Les paléoentomologistes ont cru identifier ces « poux » préhistoriques avec les strashilidés, des insectes qui se sont fossilisés dans les mêmes gisements que les vertébrés ébouriffés et dont certaines espèces possèdent de grosses pattes crochues, comme adaptées pour s’accrocher à leurs hôtes. Mais une nouvelle étude signée de Diying Huang, de l’Institut de Géologie et Paléontologie de Nankin, avec ses collaborateurs de diverses institutions et publiée dans la revue Nature, remet en cause cette interprétation. Deux fossiles montrent notamment des couples de strashilidés figés dans la roche en plein accouplement, ce qui comble d’aise les paléontologues.

Un couple de strashilidés pétrifiés lors de l’accouplement

Non pas que la scène satisfasse quelque instinct voyeuriste des scientifiques, mais elle permet de distinguer au sein de cette espèce le mâle de la femelle (a priori). Et ces deux-là forment un couple qui semble reproduire les pires clichés sexistes : alors que la femelle a un corps frêle et lisse, le mâle possède des sortes de poils à l’abdomen et semble faire le gros bras (ou plutôt la grosse jambe) avec sa paire de pattes postérieures hypertrophiées flanquées de crochets à leur extrémité.

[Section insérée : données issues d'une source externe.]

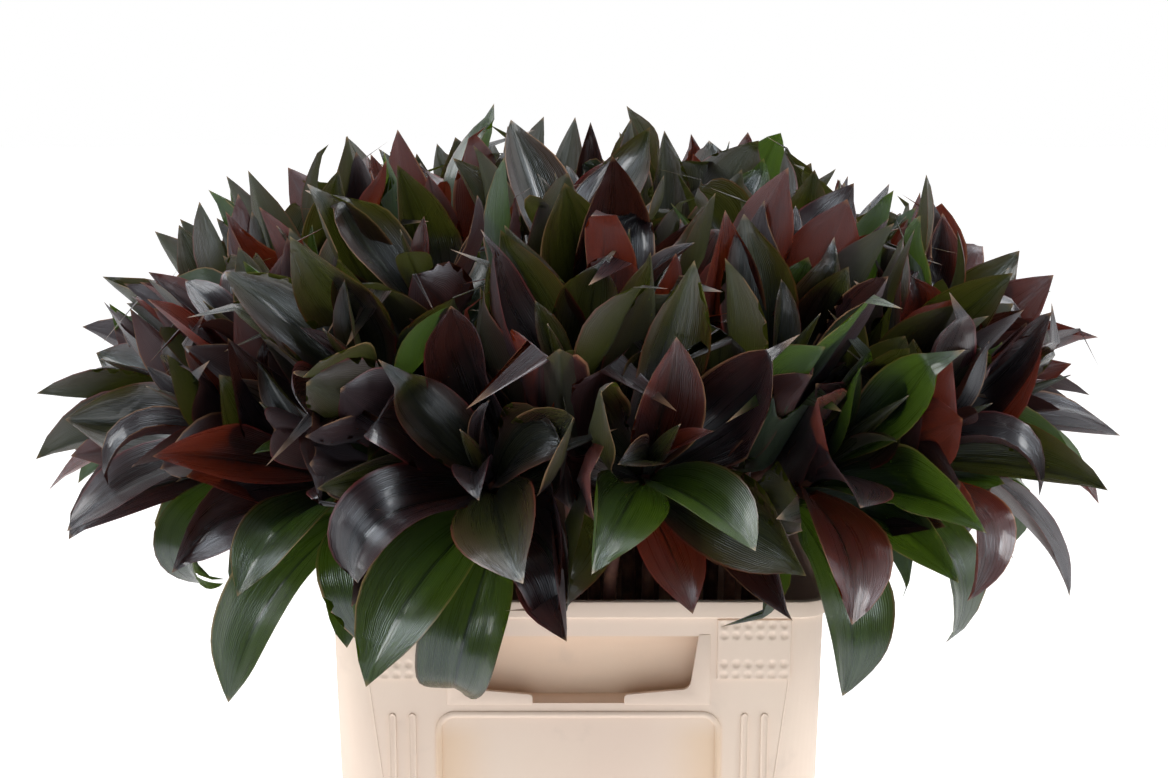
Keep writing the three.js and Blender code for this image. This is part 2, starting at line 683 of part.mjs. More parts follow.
// The water round the stems' feet, with a plain hole for each stem.
function waterSolid(heads) {
  const top = FLOOR + WATER_DEPTH;
  const block = loft([
    wallLine(FLOOR + CLEAR, -WALL - FOOT_EDGE - CLEAR),
    wallLine(FLOOR + FOOT_EDGE + CLEAR, -WALL - CLEAR),
    wallLine(top, -WALL - CLEAR),
  ]);
  const wider = 1 + CLEAR / (STEM_RADIUS * Math.cos(Math.PI / STEM_SIDES));
  const holes = heads.map((head) => {
    const rings = [FLOOR - 1, top + 1].map((z) => {
      const share = (z - head.foot.z) / (head.mouth.z - head.foot.z);
      const place = head.foot.clone().lerp(head.mouth, share);
      const corners = stemRing(head, place, UP, 0);
      return corners.map((corner) => corner.sub(place).multiplyScalar(wider).add(place));
    });
    return loft(rings);
  });
  return block.subtract(wasm.Manifold.union(holes));
}

function material(color, roughness) {
  return new THREE.MeshStandardMaterial({ color, roughness, metalness: 0 });
}

const heads = placeHeads();
const container = containerSolid();
const arrangement = new THREE.Group();
arrangement.add(meshOf("container", container, material(0xead9c2, 0.5)));
arrangement.add(meshOf("water", waterSolid(heads), material(0xb9c4bd, 0.08)));
const placed = [container, ...heads.map(bareStem)];
for (const head of heads) {
  const name = "leafy_stem_" + String(head.n + 1).padStart(2, "0");
  const solid = leafyStem(head, heads, placed);
  placed[1 + head.n] = solid;
  arrangement.add(meshOf(name, solid, material(0x3a1f24, 0.38)));
}

export default arrangement;
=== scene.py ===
"""Looks of a tall flower container full of cut compacta dracaena stems.

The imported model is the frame: its container, water and leafy stems keep their places. Each leafy
stem is replaced by one fine piece that follows the same rule of growth, and the container by a
finely moulded one. Lengths are millimetres in the growing rules and metres in Blender.
"""

from dataclasses import dataclass, field
from enum import Enum
import logging
import math
from typing import Any, Sequence

import bmesh
import bpy
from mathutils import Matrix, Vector
import numpy as np


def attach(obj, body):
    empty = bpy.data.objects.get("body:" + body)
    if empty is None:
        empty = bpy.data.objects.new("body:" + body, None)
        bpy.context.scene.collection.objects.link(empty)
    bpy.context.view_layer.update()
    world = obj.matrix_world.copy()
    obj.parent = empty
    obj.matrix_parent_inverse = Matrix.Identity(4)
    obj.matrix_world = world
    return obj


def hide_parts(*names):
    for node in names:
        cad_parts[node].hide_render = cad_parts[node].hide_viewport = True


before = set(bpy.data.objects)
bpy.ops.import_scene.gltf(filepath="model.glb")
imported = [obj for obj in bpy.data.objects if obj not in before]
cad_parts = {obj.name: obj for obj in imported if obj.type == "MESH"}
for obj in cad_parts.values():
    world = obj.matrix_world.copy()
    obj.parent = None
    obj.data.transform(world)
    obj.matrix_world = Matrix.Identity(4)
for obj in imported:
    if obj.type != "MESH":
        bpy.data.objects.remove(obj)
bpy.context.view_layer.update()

log = logging.getLogger("dracaena")

MM = 0.001
TURN = 2 * math.pi
SEED = 44.4
UP = np.array([0.0, 0.0, 1.0])
Vec = np.ndarray
Triple = tuple[float, float, float]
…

Un mâle aux gros bras, ou plutôt aux grosses pattes crochues

Ces crochets, qu’on pensait être adaptés pour s’accrocher aux poils ou aux plumes de l’hôte, serviraient donc à saisir la femelle lors de l’accouplement. Les « poils » situés le long de l’abdomen des mâles, quant à eux, étaient probablement des branchies externes. Voilà donc que nos « poux » présentent un fort dimorphisme sexuel et se transforment en insectes aquatiques ! Mais les surprises ne s’arrêtent pas là : certains individus, notamment des mâles, possèdent des ailes membraneuses bordées de fines petites soies. Il faut donc imaginer qu’une partie du cycle de vie se déroulait dans l’air, puis que ces insectes perdaient leurs ailes et le cycle se poursuivait sous l’eau où avait lieu la reproduction.

Une reconstitution du strashilidé Strashila daohugouensis avec un individu en vol et d’autres sous l’eau en train de s’accoupler. © Huang et al. 2013

L’examen attentif de ces insectes montre qu’ils appartiennent à l’ordre des diptères, les insectes à une seule paire d’ailes dont font partie les mouches et les moustiques, et plus précisément ils se rapprocheraient de la famille actuelle des nymphomyiidés. Oui, j’imagine déjà le lecteur coquin qui ne s’étonne pas que de petites mouches pétrifiées en plein accouplement appartiennent à une famille qu’on qualifie de nymphomanes ! Mais non, désolé, l’origine du nom provient du mot « nymphe », ces « divinités féminines de la nature d’une rare beauté » comme nous l’enseigne Wikipedia, mais aussi le nom donné au stade intermédiaire entre la larve et l’adulte dans le développement de certains insectes et qui, elles, ne sont pas toujours d’une rare beauté ! (notons au passage que le terme de nymphomane est bien sûr également dérivé des nymphes de la mythologie.).

Le nymphomyiidé Nymphomyia alba, un cousin actuel des strashilidés éteints. Chez des insectes si légers, des ailes plumeuses sont aussi efficaces que des ailes membraneuses. © dhalma, www.diptera.info

 

Voilà, on sait maintenant que les strashilidés copulaient (on s’en doutait déjà un peu à vrai dire). Mais, surtout, on sait maintenant que les strashilidés n’étaient pas des ectoparasites fixés dans les plumes et les poils de leurs hôtes vertébrés, mais bel et bien des insectes libres comme l’air, l’air du Jurassique.

 

Référence

Huang, D., A. Nel, C. Cai, Q. Lin, & M.S. Engel. 2013. Amphibious flies and paedomorphism in the Jurassic period. Nature 495(7439): 94-97.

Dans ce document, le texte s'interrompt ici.